Na een afwezigheid van een paar jaar zette ik gisteren weer voet op Bahreinse bodem. Of eigenlijk, donderdagochtend vroeg, zeer vroeg. Het toestel van Turkish Airlines landde keurig volgens schema om 02.30 uur, waarna ik in F1-tempo via een speciale route voor teampersoneel en media langs de douane werd geloodst. Dat soort zaken was altijd al goed geregeld in Bahrein, herinnerde ik me.
Bij de autoverhuurder zat gelukkig ook nog iemand op me te wachten. Binnen tien minuten had ik mijn sleutels in handen en liep een behulpzame medewerker met me mee om de bagage in de kofferbak te leggen. Terwijl ik de parkeerplaats afreed, begon echter het lampje van de brandstof te branden. Een nagenoeg lege tank. In de meeste landen krijg je een huurauto met een volle tank mee en moet je hem afgetankt inleveren. Niet in de zandbak die Bahrein heet. Daar kijken ze er niet naar om. Olie is goedkoper dan water, letterlijk. Een volle tank kost omgerekend pakweg een tientje, dus: Who cares?

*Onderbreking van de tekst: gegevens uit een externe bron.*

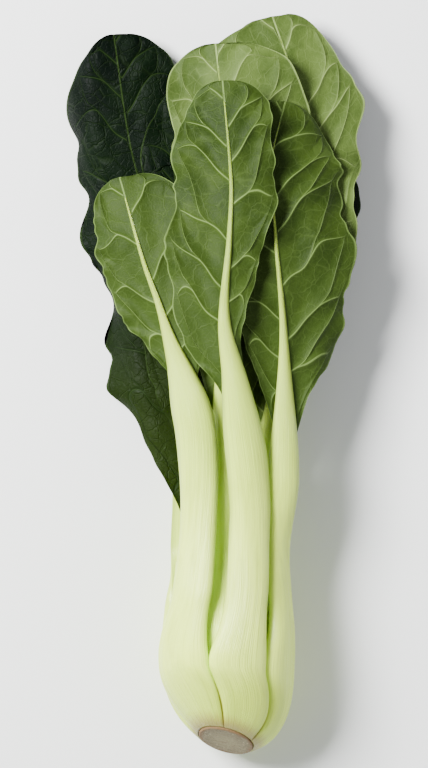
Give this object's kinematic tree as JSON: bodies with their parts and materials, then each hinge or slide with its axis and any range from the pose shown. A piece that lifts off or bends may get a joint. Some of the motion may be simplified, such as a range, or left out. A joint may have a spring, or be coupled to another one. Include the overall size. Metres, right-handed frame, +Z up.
{
  "type": "bok choy",
  "caption": "Whole head of bok choy on its side: thick pale stalks round a cut stem, each opening into a broad, veined green blade.",
  "frame": {"origin": "middle of the head's box seen from above, on the surface that it lies on", "axes": "+Y from the cut stem to the leaf tips, +Z up from the surface that it lies on, +X to the right seen from above with the leaf tips away"},
  "size_m": [0.169, 0.4273, 0.0771],
  "materials": {
    "stalk": "pale green-white leaf stalk, smooth, with a soft gloss",
    "leaf": "green leaf blade with pale raised veins, dark inside and lighter outside",
    "cut": "dry cut stem end, beige with a brown rim"
  },
  "bodies": {
    "root": {"heel": "cut", "stalk_01": "stalk", "blade_01": "leaf", "stalk_02": "stalk", "blade_02": "leaf", "stalk_03": "stalk", "blade_03": "leaf", "stalk_04": "stalk", "blade_04": "leaf", "stalk_05": "stalk", "blade_05": "leaf", "stalk_06": "stalk", "blade_06": "leaf", "stalk_07": "stalk", "blade_07": "leaf", "stalk_08": "stalk", "blade_08": "leaf", "stalk_09": "stalk", "blade_09": "leaf", "stalk_10": "stalk", "blade_10": "leaf", "stalk_11": "stalk", "blade_11": "leaf", "stalk_12": "stalk", "blade_12": "leaf"}
  },
  "joints": []
}
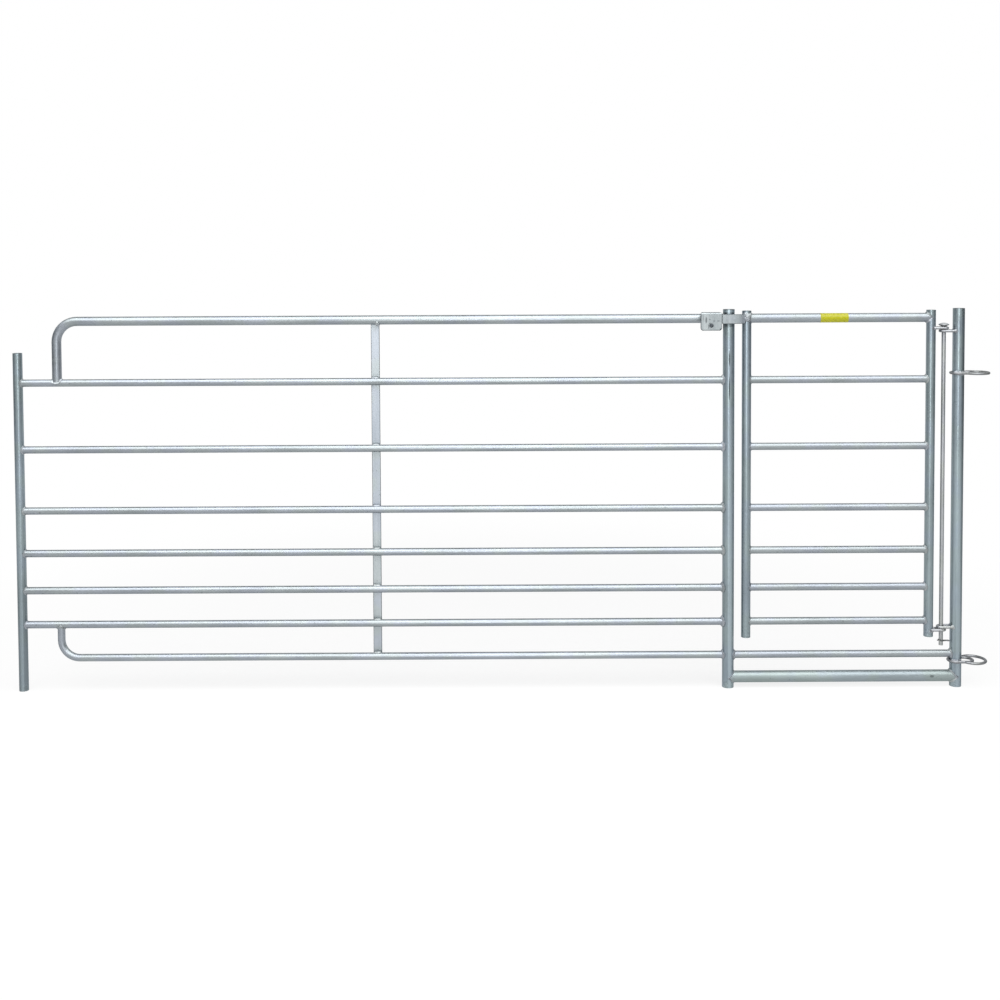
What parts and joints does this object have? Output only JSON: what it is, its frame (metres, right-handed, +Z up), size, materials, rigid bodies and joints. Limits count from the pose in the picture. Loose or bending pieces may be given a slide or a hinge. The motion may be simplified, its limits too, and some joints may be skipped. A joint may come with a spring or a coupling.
{
  "type": "sheep hurdle with gate",
  "caption": "Welded galvanised tube hurdle for penning sheep, with a narrow hinged gate at one end, a sliding saddle latch and coupling rings for the next hurdle.",
  "frame": {"origin": "centre of the middle post's foot, on the ground", "axes": "+X along the hurdle towards the gate, +Y away from the front face, +Z up"},
  "size_m": [2.8519, 0.08, 1.1145],
  "materials": {
    "galvanised_tube": "hot-dip galvanised, dull",
    "galvanised_bar": "hot-dip galvanised, dull and a little lumpy",
    "zinc_fastener": "zinc plated, dulled",
    "label_film": "plain yellow film"
  },
  "bodies": {
    "hurdle": {"left_post": "galvanised_tube", "middle_post": "galvanised_tube", "right_post": "galvanised_tube", "top_rail": "galvanised_tube", "panel_rail_1": "galvanised_tube", "panel_rail_2": "galvanised_tube", "panel_rail_3": "galvanised_tube", "panel_rail_4": "galvanised_tube", "panel_rail_5": "galvanised_tube", "panel_rail_6": "galvanised_tube", "bottom_rail": "galvanised_tube", "brace_strap": "galvanised_bar", "sill_rail": "galvanised_tube", "sill_tube": "galvanised_tube", "ring_upper": "galvanised_bar", "ring_lower": "galvanised_bar", "hinge_rod": "galvanised_bar", "hinge_clip": "galvanised_bar", "post_eye_top": "galvanised_bar", "post_eye_bottom": "galvanised_bar"},
    "gate": {"gate_latch_stile": "galvanised_tube", "gate_hinge_stile": "galvanised_tube", "gate_top_rail": "galvanised_tube", "gate_rail_1": "galvanised_tube", "gate_rail_2": "galvanised_tube", "gate_rail_3": "galvanised_tube", "gate_rail_4": "galvanised_tube", "gate_rail_5": "galvanised_tube", "gate_rail_6": "galvanised_tube", "gate_eye_top": "galvanised_bar", "gate_eye_bottom": "galvanised_bar", "latch_tongue": "galvanised_bar", "label": "label_film"},
    "latch": {"latch_saddle": "galvanised_bar", "latch_bolt": "zinc_fastener", "latch_nut": "zinc_fastener"}
  },
  "joints": [
    {"name": "gate_hinge", "type": "hinge", "parent": "hurdle", "child": "gate", "pos_m": [0.628, 0, 0.6], "axis": [0, 0, 1], "range_deg": [0, 120]},
    {"name": "latch_slide", "type": "slide", "parent": "hurdle", "child": "latch", "axis": [1, 0, 0], "range_m": [-0.928, 0.006]}
  ]
}
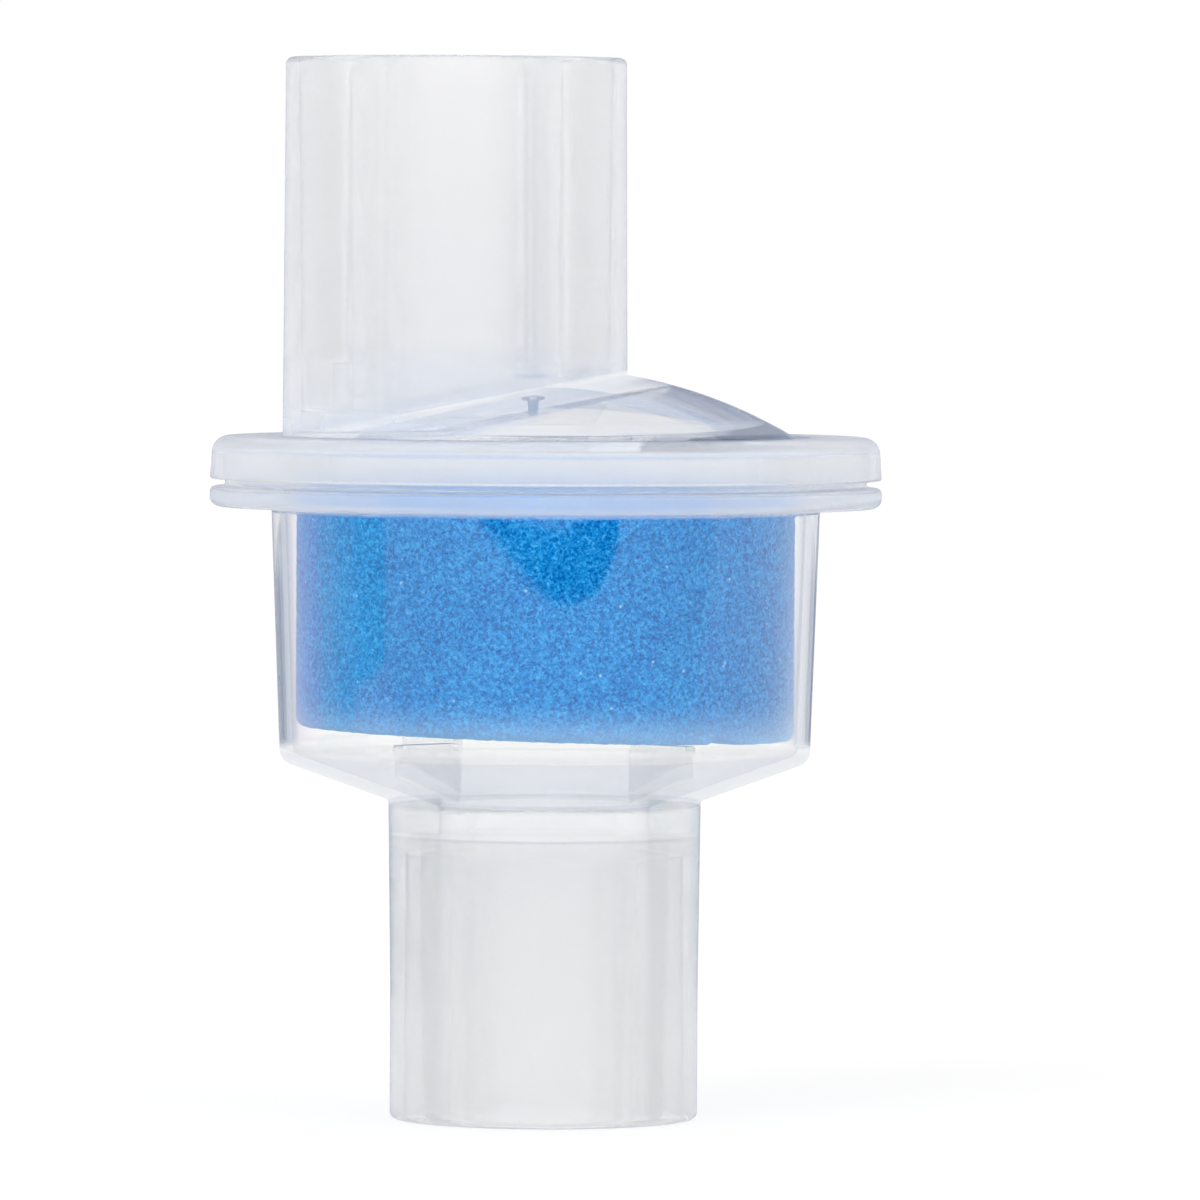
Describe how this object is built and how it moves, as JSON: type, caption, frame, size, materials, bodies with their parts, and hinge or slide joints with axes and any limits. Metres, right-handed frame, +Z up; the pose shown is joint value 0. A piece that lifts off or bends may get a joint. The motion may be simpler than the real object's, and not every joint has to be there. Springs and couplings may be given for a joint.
{
  "type": "heat and moisture exchanger",
  "caption": "Clear breathing-circuit heat and moisture exchanger: a round foam chamber with a coaxial patient port below and an offset coaxial machine port on its domed top.",
  "frame": {"origin": "on the chamber's axis, in the plane of the lower port's open end, which is the foot it stands on", "axes": "+Z up the chamber's axis from the patient port to the machine port, -X towards the side to which the machine port is offset, -Y towards the camera of the picture"},
  "size_m": [0.048, 0.048, 0.0758],
  "materials": {
    "upper_housing": "clear gloss moulded plastic",
    "lower_housing": "clear gloss moulded plastic",
    "foam": "open-cell foam, matt"
  },
  "bodies": {
    "root": {"upper_housing": "upper_housing", "lower_housing": "lower_housing", "foam": "foam"}
  },
  "joints": []
}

Met lege tank haalde ik gelukkig het hotel. De grootste uitdaging was vervolgens om mijn bagage uit de kofferbak te krijgen. Ik kreeg ‘m met geen mogelijkheid open. Stond ik daar, tegen vieren en met een kort lontje door de vermoeidheid, op een donkere parkeerplaats in Manama op alle denkbare knopjes te drukken. Uiteindelijk de achterbank maar naar voren getrokken, mijn tassen gepakt, ingecheckt bij het hotel en meteen gaan slapen.
Enkele uren (en een korte nachtrust) later stapte de paddock van Bahrain International Circuit binnen. Een paar blikjes Red Bull houden me wel op de baan. Het seizoen kan nu echt gaan beginnen.